Data provided:
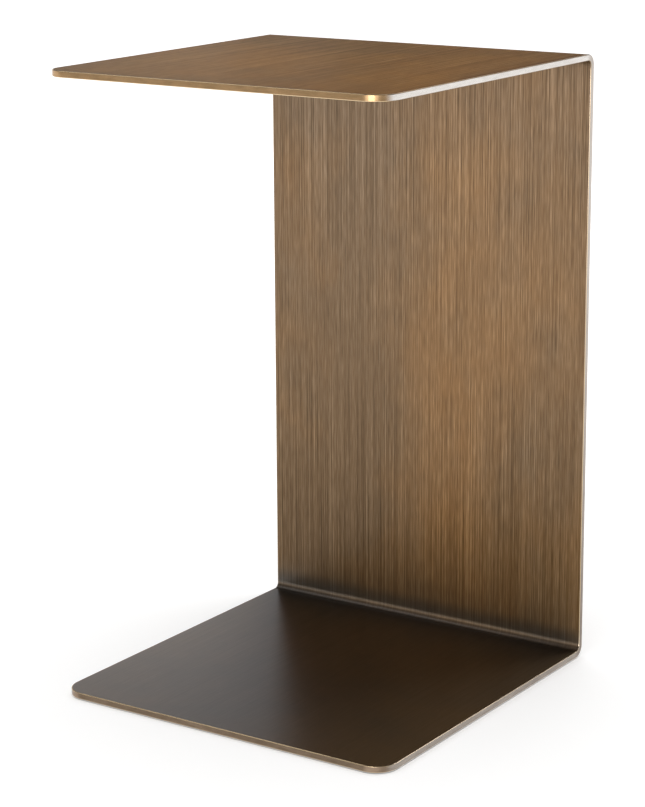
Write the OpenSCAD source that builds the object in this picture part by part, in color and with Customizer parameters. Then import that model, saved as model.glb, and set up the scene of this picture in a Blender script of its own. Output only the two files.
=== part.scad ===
// C-shaped side table: one thick plate folded twice, on four stuck-on felt pads.
// +Z is up. The upright is at the back (+Y), and the top and base reach forward from it (-Y).
// The origin is on the floor, under the middle of the table. All lengths are in millimetres.

/* [Plate] */
// Width of the plate, from side to side
plate_w = 360; // [220:1:600]
// Depth of the top and of the base, from the free edge to the upright's back
plate_d = 364; // [220:1:600]
// Height of the folded plate, from the base's underside to the table top
plate_h = 590; // [300:1:900]
// Thickness of the plate
plate_t = 6; // [4:0.5:10]
// Inside radius of the two folds
fold_inner_r = 5; // [2:0.5:10]
// Radius of the four free corners, seen from above
corner_r = 22; // [12:1:60]
// Width of the broken arris along every edge of the plate
arris = 0.7; // [0.2:0.1:1.5]

/* [Felt pads] */
// Diameter of a felt pad
pad_d = 20; // [10:1:30]
// Thickness of a felt pad
pad_t = 1; // [0.6:0.1:3]
// Distance from a pad's rim to the corner's edge, and to the start of the lower fold
pad_setback = 12; // [6:1:40]
// Thickness of the adhesive disc above each pad
disc_t = 0.2; // [0.1:0.1:0.5]
// How far the adhesive disc stays inside the pad's rim
disc_setback = 0.5; // [0.2:0.1:2]

/* [Hidden] */
// The four places of a pad: its name, then its side along X and along Y
corners = [
    ["front_left", -1, -1],
    ["front_right", 1, -1],
    ["back_left", -1, 1],
    ["back_right", 1, 1],
];

$fn = 96;

// The plate's underside stands on the pads and their adhesive discs
plate_z = pad_t + disc_t;
fold_outer_r = fold_inner_r + plate_t;
// The line of the corners' centres, in front of which the free edge is rounded
corner_y = -plate_d / 2 + corner_r;
// Where the flat of the top and base ends and the fold begins
fold_y = plate_d / 2 - fold_outer_r;

// A pad's centre lies on the bisector of its free corner, one setback inside the corner's arc
pad_r = pad_d / 2;
pad_inset = corner_r - (corner_r - pad_setback - pad_r) * cos(45);
pad_x = plate_w / 2 - pad_inset;
pad_front_y = -plate_d / 2 + pad_inset;
pad_back_y = fold_y - pad_setback - pad_r;

plate_colour = [0.47, 0.38, 0.28];
felt_colour = [0.16, 0.15, 0.14];
adhesive_colour = [0.86, 0.84, 0.78];

// Cross-section of the plate: its width along X, its thickness up from zero, all four arrises broken
module plate_section() {
    polygon([
        [-plate_w / 2 + arris, 0],
        [plate_w / 2 - arris, 0],
        [plate_w / 2, arris],
        [plate_w / 2, plate_t - arris],
        [plate_w / 2 - arris, plate_t],
        [-plate_w / 2 + arris, plate_t],
        [-plate_w / 2, plate_t - arris],
        [-plate_w / 2, arris],
    ]);
}

// Profile of a free edge: it reaches one corner radius out along X, with both arrises broken
module edge_profile() {
    polygon([
        [0, 0],
        [corner_r - arris, 0],
        [corner_r, arris],
        [corner_r, plate_t - arris],
        [corner_r - arris, plate_t],
        [0, plate_t],
    ]);
}

// The free end of a leaf: a straight edge between two rounded corners
module free_end() {
    straight_w = plate_w - 2 * corner_r;
    translate([straight_w / 2, corner_y, 0])
        rotate([90, 0, -90]) linear_extrude(straight_w) edge_profile();
    for (side = [0, 1])
        mirror([side, 0, 0])
            translate([straight_w / 2, corner_y, 0])
                rotate([0, 0, -90]) rotate_extrude(angle = 90) edge_profile();
}

// One leaf of the C with its fold: flat on the XY plane, turning up at the back
module leaf() {
    free_end();
    translate([0, fold_y, 0])
        rotate([90, 0, 0]) linear_extrude(fold_y - corner_y) plate_section();
    translate([0, fold_y, fold_outer_r])
        rotate([0, 90, 0])
            rotate_extrude(angle = 90)
                translate([fold_outer_r, 0]) rotate(90) plate_section();
}

module bent_plate() {
    color(plate_colour)
        translate([0, 0, plate_z])
            union() {
                leaf();
                translate([0, plate_d / 2 - plate_t, fold_outer_r])
                    linear_extrude(plate_h - 2 * fold_outer_r) plate_section();
                translate([0, 0, plate_h]) mirror([0, 0, 1]) leaf();
            }
}

function pad_place(c) = [c[1] * pad_x, c[2] < 0 ? pad_front_y : pad_back_y, 0];

module felt_pad(c) {
    color(felt_colour) translate(pad_place(c)) cylinder(h = pad_t, r = pad_r);
}

module adhesive_disc(c) {
    color(adhesive_colour)
        translate(pad_place(c) + [0, 0, pad_t]) cylinder(h = disc_t, r = pad_r - disc_setback);
}

bent_plate();
for (c = corners) felt_pad(c);
for (c = corners) adhesive_disc(c);
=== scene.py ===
"""C-shaped side table folded from one brushed, bronze-toned plate, standing on four felt pads.

Metres, +Z up. The upright is at the back (+Y), and the top and base reach forward from it (-Y).
"""

import math

import bpy
import numpy as np
from mathutils import Matrix, Vector


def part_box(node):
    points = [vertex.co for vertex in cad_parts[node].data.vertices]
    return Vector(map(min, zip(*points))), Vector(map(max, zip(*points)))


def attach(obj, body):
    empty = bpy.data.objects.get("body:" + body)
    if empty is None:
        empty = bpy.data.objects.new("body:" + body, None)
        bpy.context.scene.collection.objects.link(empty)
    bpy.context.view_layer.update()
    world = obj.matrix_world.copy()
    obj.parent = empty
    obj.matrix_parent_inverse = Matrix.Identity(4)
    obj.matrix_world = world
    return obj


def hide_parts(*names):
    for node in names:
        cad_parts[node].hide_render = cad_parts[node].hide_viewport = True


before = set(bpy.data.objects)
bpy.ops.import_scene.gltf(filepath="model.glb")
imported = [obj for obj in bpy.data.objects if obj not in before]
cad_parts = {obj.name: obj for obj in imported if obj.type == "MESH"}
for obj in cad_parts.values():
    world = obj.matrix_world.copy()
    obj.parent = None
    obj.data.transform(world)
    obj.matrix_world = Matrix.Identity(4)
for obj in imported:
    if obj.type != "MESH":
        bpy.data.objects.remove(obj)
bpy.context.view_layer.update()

# Sizes of the plate that its box doesn't give
PLATE_T = 0.006
FOLD_INNER_R = 0.005
CORNER_R = 0.022
ARRIS_R = 0.0007

# How far past both its ends a fold is shaded as if it still turned, because rubbing softens its borders
FOLD_EASE = 0.003

# Steps of the plate's mesh
CORNER_STEPS = 18
FOLD_STEPS = 24
EASE_STEPS = 3
FLAT_STEPS = 12
ACROSS_STEPS = 16
ARRIS_STEPS = 5

# Degrees round a corner, from free end to long side, where each change of the edge is none and full
SIDE_BEGINS = (50, 75)
# The last two pairs place the painted glint round each corner: it grows over the first and fades over
# the second
GLINT_BEGINS = (0, 12)
GLINT_ENDS = (46, 34)

# Heights between which the plate's finish changes
STREAKS_GROW = (0.006, 0.025)
COAT_THINS = (0.012, 0.04)
COAT_THICKENS = (0.04, 0.57)
TOP_BARES = (0.575, 0.588)
# The edges' painted shade low down fades out between these heights
EDGE_SHADE_FADES = (0.04, 0.45)

# Height up to which the colour ramps run, in shares of it
TONED_HEIGHT = 0.59

# Places along Y between which the long sides' edge passes from the leaves to the upright
EDGE_TURNS_UP = (0.168, 0.175)

# Colour of the arrises round the free ends: rubbed through to bright metal, and painted brighter as a
# highlight
END_ARRIS_WEAR_AND_HIGHLIGHT = (0.78, 0.60, 0.37, 1)

# Distances from the table's middle between which the floor's own white rises to full, and its least
FLOOR_NEAR = 0.6
FLOOR_FAR = 5.0
FLOOR_GLOW = 0.25

# Radius and sides of the floor, and height of the wall round it
FLOOR_R = 30.0
FLOOR_SIDES = 96
WALL_HEIGHT = 4.5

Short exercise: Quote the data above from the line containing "function pad_place(c) = [c[1]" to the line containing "FOLD_EASE = 0.003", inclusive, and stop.

Complete answer:
function pad_place(c) = [c[1] * pad_x, c[2] < 0 ? pad_front_y : pad_back_y, 0];

module felt_pad(c) {
    color(felt_colour) translate(pad_place(c)) cylinder(h = pad_t, r = pad_r);
}

module adhesive_disc(c) {
    color(adhesive_colour)
        translate(pad_place(c) + [0, 0, pad_t]) cylinder(h = disc_t, r = pad_r - disc_setback);
}

bent_plate();
for (c = corners) felt_pad(c);
for (c = corners) adhesive_disc(c);
=== scene.py ===
"""C-shaped side table folded from one brushed, bronze-toned plate, standing on four felt pads.

Metres, +Z up. The upright is at the back (+Y), and the top and base reach forward from it (-Y).
"""

import math

import bpy
import numpy as np
from mathutils import Matrix, Vector


def part_box(node):
    points = [vertex.co for vertex in cad_parts[node].data.vertices]
    return Vector(map(min, zip(*points))), Vector(map(max, zip(*points)))


def attach(obj, body):
    empty = bpy.data.objects.get("body:" + body)
    if empty is None:
        empty = bpy.data.objects.new("body:" + body, None)
        bpy.context.scene.collection.objects.link(empty)
    bpy.context.view_layer.update()
    world = obj.matrix_world.copy()
    obj.parent = empty
    obj.matrix_parent_inverse = Matrix.Identity(4)
    obj.matrix_world = world
    return obj


def hide_parts(*names):
    for node in names:
        cad_parts[node].hide_render = cad_parts[node].hide_viewport = True


before = set(bpy.data.objects)
bpy.ops.import_scene.gltf(filepath="model.glb")
imported = [obj for obj in bpy.data.objects if obj not in before]
cad_parts = {obj.name: obj for obj in imported if obj.type == "MESH"}
for obj in cad_parts.values():
    world = obj.matrix_world.copy()
    obj.parent = None
    obj.data.transform(world)
    obj.matrix_world = Matrix.Identity(4)
for obj in imported:
    if obj.type != "MESH":
        bpy.data.objects.remove(obj)
bpy.context.view_layer.update()

# Sizes of the plate that its box doesn't give
PLATE_T = 0.006
FOLD_INNER_R = 0.005
CORNER_R = 0.022
ARRIS_R = 0.0007

# How far past both its ends a fold is shaded as if it still turned, because rubbing softens its borders
FOLD_EASE = 0.003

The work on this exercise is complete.